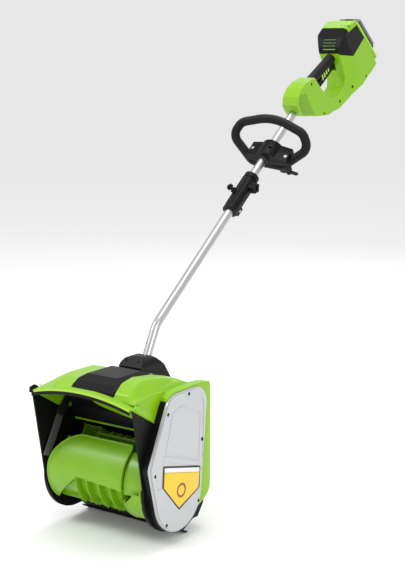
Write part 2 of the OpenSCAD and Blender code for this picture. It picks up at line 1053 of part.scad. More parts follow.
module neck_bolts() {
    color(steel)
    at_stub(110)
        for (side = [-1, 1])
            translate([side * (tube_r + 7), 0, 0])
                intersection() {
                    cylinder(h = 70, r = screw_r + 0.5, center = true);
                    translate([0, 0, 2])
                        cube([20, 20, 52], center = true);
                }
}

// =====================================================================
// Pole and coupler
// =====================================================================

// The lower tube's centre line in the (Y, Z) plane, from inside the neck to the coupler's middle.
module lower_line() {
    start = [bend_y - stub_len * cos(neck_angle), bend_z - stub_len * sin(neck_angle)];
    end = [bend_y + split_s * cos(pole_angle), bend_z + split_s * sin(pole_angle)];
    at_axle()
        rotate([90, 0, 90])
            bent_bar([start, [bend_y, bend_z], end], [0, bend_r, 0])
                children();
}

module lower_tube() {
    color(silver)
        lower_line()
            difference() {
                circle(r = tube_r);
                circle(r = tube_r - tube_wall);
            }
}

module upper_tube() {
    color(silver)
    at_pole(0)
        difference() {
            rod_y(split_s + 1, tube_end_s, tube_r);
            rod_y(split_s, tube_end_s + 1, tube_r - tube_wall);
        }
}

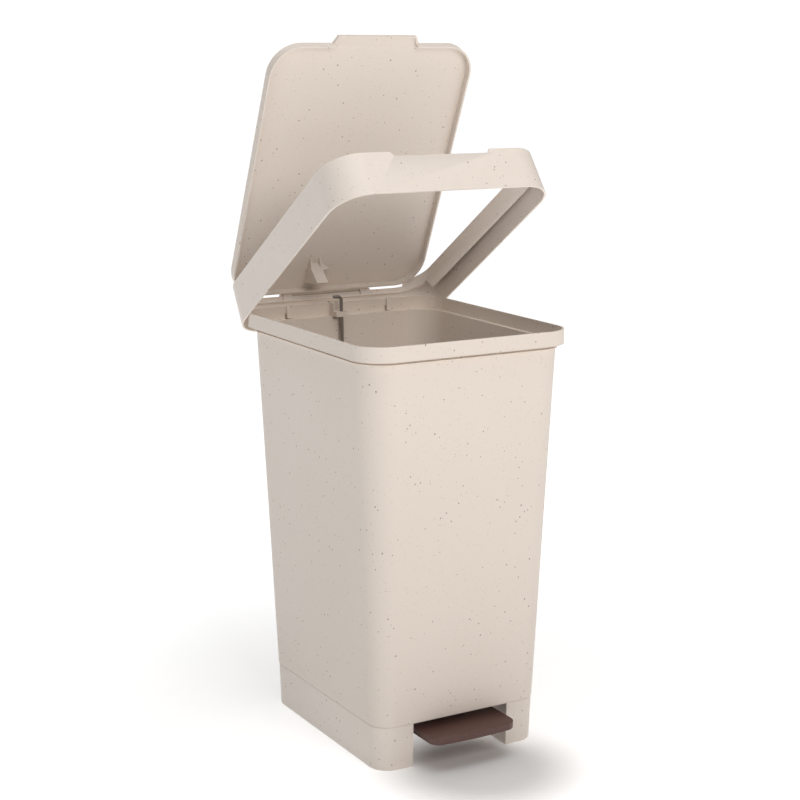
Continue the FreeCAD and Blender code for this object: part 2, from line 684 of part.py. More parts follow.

──────

Work to do: Go through the data and return every record exactly.

Worked answer:
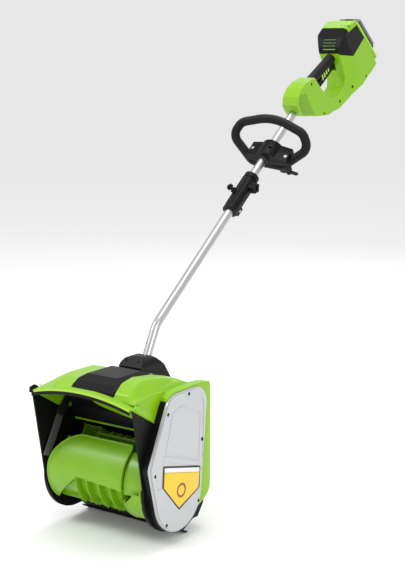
Write part 2 of the OpenSCAD and Blender code for this picture. It picks up at line 1053 of part.scad. More parts follow.
module neck_bolts() {
    color(steel)
    at_stub(110)
        for (side = [-1, 1])
            translate([side * (tube_r + 7), 0, 0])
                intersection() {
                    cylinder(h = 70, r = screw_r + 0.5, center = true);
                    translate([0, 0, 2])
                        cube([20, 20, 52], center = true);
                }
}

// =====================================================================
// Pole and coupler
// =====================================================================

// The lower tube's centre line in the (Y, Z) plane, from inside the neck to the coupler's middle.
module lower_line() {
    start = [bend_y - stub_len * cos(neck_angle), bend_z - stub_len * sin(neck_angle)];
    end = [bend_y + split_s * cos(pole_angle), bend_z + split_s * sin(pole_angle)];
    at_axle()
        rotate([90, 0, 90])
            bent_bar([start, [bend_y, bend_z], end], [0, bend_r, 0])
                children();
}

module lower_tube() {
    color(silver)
        lower_line()
            difference() {
                circle(r = tube_r);
                circle(r = tube_r - tube_wall);
            }
}

module upper_tube() {
    color(silver)
    at_pole(0)
        difference() {
            rod_y(split_s + 1, tube_end_s, tube_r);
            rod_y(split_s, tube_end_s + 1, tube_r - tube_wall);
        }
}

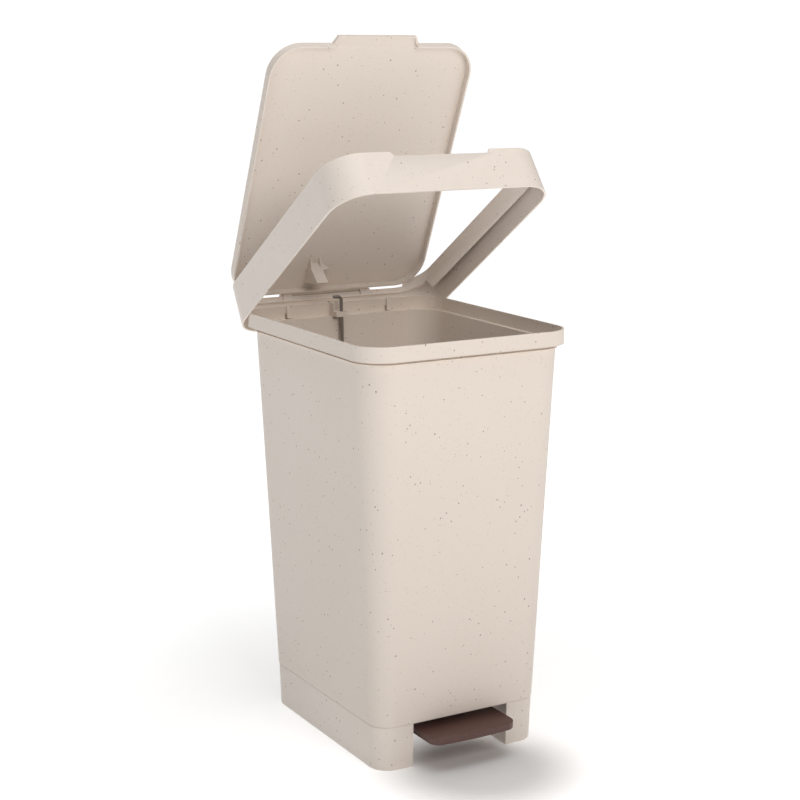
Continue the FreeCAD and Blender code for this object: part 2, from line 684 of part.py. More parts follow.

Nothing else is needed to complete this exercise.